- WHAT TO WORK ON -
Output the lines below exactly, please, from the first line until the line with "INSERT_ROUND = 0.7", counting both.

- DATA -
--

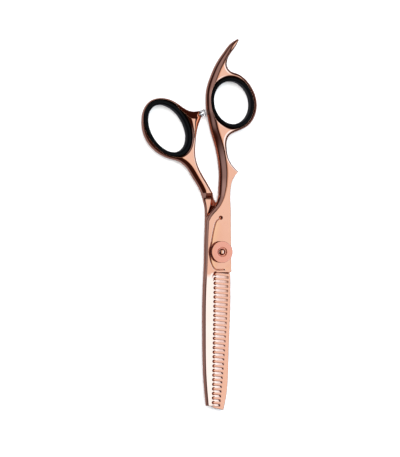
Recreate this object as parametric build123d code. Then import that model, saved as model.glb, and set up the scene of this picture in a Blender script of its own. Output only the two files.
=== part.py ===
from build123d import *
import math
import os

# Thinning shears, 6 inch class, offset handles. Millimetres.
# The shears lie flat and closed: +Z is the pivot's axis and points out of the dial's face,
# +Y runs to the finger rings, -Y to the blade tips. The origin is on the pivot's axis, at the resting plane.

# Heights of the two halves
PLATE = 3.2                      # thickness of the thumb half where the halves cross
CUT_PLANE = 3.25                 # height of the plane in which the blades shear
RUN_GAP = 0.05                   # each half's distance from the cutting plane
FINGER_TOP = 6.7                 # front face of the finger half around the pivot
HANDLE_LOW, HANDLE_HIGH = 0.35, 6.15   # both shanks and both metal rings
INSERT_HIGH = 6.5                # the inserts stand proud of the rings on both faces
HANDLE_START = 26.5              # y beyond which a shank has its full depth

# Blades
BLADE_START = -9.1               # y where the ground blades begin
BLADE_END = -71.6                # y of the tips
TOOTH_PITCH = 2.075
SLOT_COUNT = 30
SLOT_WIDTH = 0.95
FIRST_SLOT = -10.0
SLOT_ROOT = (-2.1, -2.9)         # x of the slots' roots, at the first and the last slot
BLADE_BACK_THICK = 2.9           # toothed blade's thickness at its back
BLADE_EDGE_THICK = 0.9           # and at the tooth tips
PLAIN_EDGE_THICK = 0.5           # plain blade's thickness at its cutting edge

# Finger rings: an opening and an insert round it, both ellipses on one centre
FINGER_RING = (5.92, 67.55)
FINGER_TILT = 107.0
FINGER_HOLE = (9.74, 8.42)
FINGER_SEAT = (11.95, 9.85)
THUMB_RING = (-24.22, 55.64)
THUMB_TILT = 122.3
THUMB_HOLE = (11.6, 7.7)
THUMB_SEAT = (13.8, 9.45)
INSERT_ROUND = 0.7

# Pivot hardware
SHAFT_R = 2.0
SHAFT_CLEARANCE = 0.03
HEAD_R, HEAD_HIGH = 4.2, 1.2
NECK_SIDE = 4.4                  # square neck that keys the screw to the thumb half
NECK_HIGH = 3.0
THREAD_R = 1.7
FLATS = 2.9                      # distance across the two flats that key the click plate
SPANNER_HOLE = (0.5, 0.6, 2.4)   # radius, depth and distance from the axis of the head's two holes
BUSHING_R = 3.1
WASHER_RECESS_R = 4.6
RIDE_WASHER = (2.6, 4.5, 0.3)    # inner radius, outer radius, thickness
FRICTION_WASHER = (2.3, 4.0, 0.3)
SPRING_R = (2.4, 3.9)
SPRING_THICK = 0.25
SPRING_WAVE = 0.17               # how far the wave spring's crests stand off its middle
CLICK_PLATE_R, CLICK_PLATE_THICK = 4.0, 0.45
CLICK_COUNT = 12
CLICK_CIRCLE_R = 2.9
DIAL_R, DIAL_TOP = 4.9, 9.65
DIAL_SKIRT_LOW = 6.9
DIAL_CAVITY_R = 4.2
DIAL_RECESS_R, DIAL_RECESS_DEEP = 2.1, 0.45
BALL_R = 0.4
BALL_COUNT = 2

# Bumper on the thumb ring's spur
SPUR_FACE = (-8.8, 62.2)
SPUR_ANGLE = 20.0                # bumper's axis, from +X towards +Y
BUMPER_R, BUMPER_LONG = 1.6, 2.7
STUD_R, STUD_DEEP = 0.8, 2.4
STUD_FLANGE_R, STUD_FLANGE = 1.5, 0.4

# Small features
DIMPLE_AT = (0.0, 15.4)
DIMPLE_R, DIMPLE_DEEP = 0.85, 0.7

FINGER_STACK = FINGER_TOP        # the tension hardware stands on the finger half's front face
SPRING_LOW = FINGER_STACK + FRICTION_WASHER[2]
SPRING_HIGH = SPRING_LOW + SPRING_THICK + 2 * SPRING_WAVE
PLATE_HIGH = SPRING_HIGH + CLICK_PLATE_THICK
DIAL_WEB_LOW = PLATE_HIGH + 0.05
THREAD_END = DIAL_TOP - DIAL_RECESS_DEEP

# Outlines in plan. Each list is one smooth stretch, from the handle end to the blade end.
FINGER_LEFT = [
    (8.85, 96.5), (5.8, 94.4), (3.0, 91.0), (0.42, 87.4), (-1.68, 83.8), (-3.32, 80.2),
    (-4.73, 76.6), (-5.76, 72.3), (-5.99, 68.2), (-5.76, 64.1), (-4.96, 60.1), (-4.02, 55.6),
    (-2.62, 51.0), (-1.22, 46.1), (-0.28, 41.1), (0.28, 35.2), (0.14, 29.8), (-0.42, 24.8),
    (-2.15, 20.7), (-4.9, 17.2), (-6.4, 14.2),
]
FINGER_RIGHT = [
    (9.3, 96.0), (7.5, 92.8), (5.2, 89.8), (3.6, 86.9), (3.35, 84.6), (4.7, 82.1), (8.4, 80.7),
    (12.0, 78.5), (15.2, 75.0), (17.3, 70.6), (17.9, 66.2), (17.0, 61.8), (14.4, 57.9),
    (11.0, 55.7), (7.2, 54.2), (4.4, 52.4), (3.35, 50.0), (3.25, 47.0), (3.8, 43.3),
    (5.4, 39.8), (8.6, 36.3),
]
FINGER_SPUR = [(8.6, 36.3), (6.7, 34.0), (5.5, 31.5), (4.85, 28.0), (4.7, 24.0), (4.85, 20.0)]
THUMB_LEFT = [
    (-18.1, 66.2), (-22.3, 68.6), (-26.8, 69.4), (-31.6, 68.2), (-35.0, 63.9), (-35.9, 58.7),
    (-35.0, 53.0), (-32.1, 47.9), (-27.8, 44.2), (-23.2, 42.1), (-18.6, 40.8), (-15.2, 38.2),
    (-12.2, 33.8), (-9.4, 29.4), (-7.3, 25.0), (-6.0, 20.5), (-5.8, 16.0),
]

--

- RESULT -
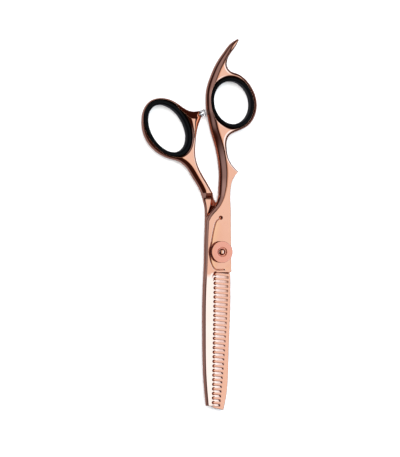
Recreate this object as parametric build123d code. Then import that model, saved as model.glb, and set up the scene of this picture in a Blender script of its own. Output only the two files.
=== part.py ===
from build123d import *
import math
import os

# Thinning shears, 6 inch class, offset handles. Millimetres.
# The shears lie flat and closed: +Z is the pivot's axis and points out of the dial's face,
# +Y runs to the finger rings, -Y to the blade tips. The origin is on the pivot's axis, at the resting plane.

# Heights of the two halves
PLATE = 3.2                      # thickness of the thumb half where the halves cross
CUT_PLANE = 3.25                 # height of the plane in which the blades shear
RUN_GAP = 0.05                   # each half's distance from the cutting plane
FINGER_TOP = 6.7                 # front face of the finger half around the pivot
HANDLE_LOW, HANDLE_HIGH = 0.35, 6.15   # both shanks and both metal rings
INSERT_HIGH = 6.5                # the inserts stand proud of the rings on both faces
HANDLE_START = 26.5              # y beyond which a shank has its full depth

# Blades
BLADE_START = -9.1               # y where the ground blades begin
BLADE_END = -71.6                # y of the tips
TOOTH_PITCH = 2.075
SLOT_COUNT = 30
SLOT_WIDTH = 0.95
FIRST_SLOT = -10.0
SLOT_ROOT = (-2.1, -2.9)         # x of the slots' roots, at the first and the last slot
BLADE_BACK_THICK = 2.9           # toothed blade's thickness at its back
BLADE_EDGE_THICK = 0.9           # and at the tooth tips
PLAIN_EDGE_THICK = 0.5           # plain blade's thickness at its cutting edge

# Finger rings: an opening and an insert round it, both ellipses on one centre
FINGER_RING = (5.92, 67.55)
FINGER_TILT = 107.0
FINGER_HOLE = (9.74, 8.42)
FINGER_SEAT = (11.95, 9.85)
THUMB_RING = (-24.22, 55.64)
THUMB_TILT = 122.3
THUMB_HOLE = (11.6, 7.7)
THUMB_SEAT = (13.8, 9.45)
INSERT_ROUND = 0.7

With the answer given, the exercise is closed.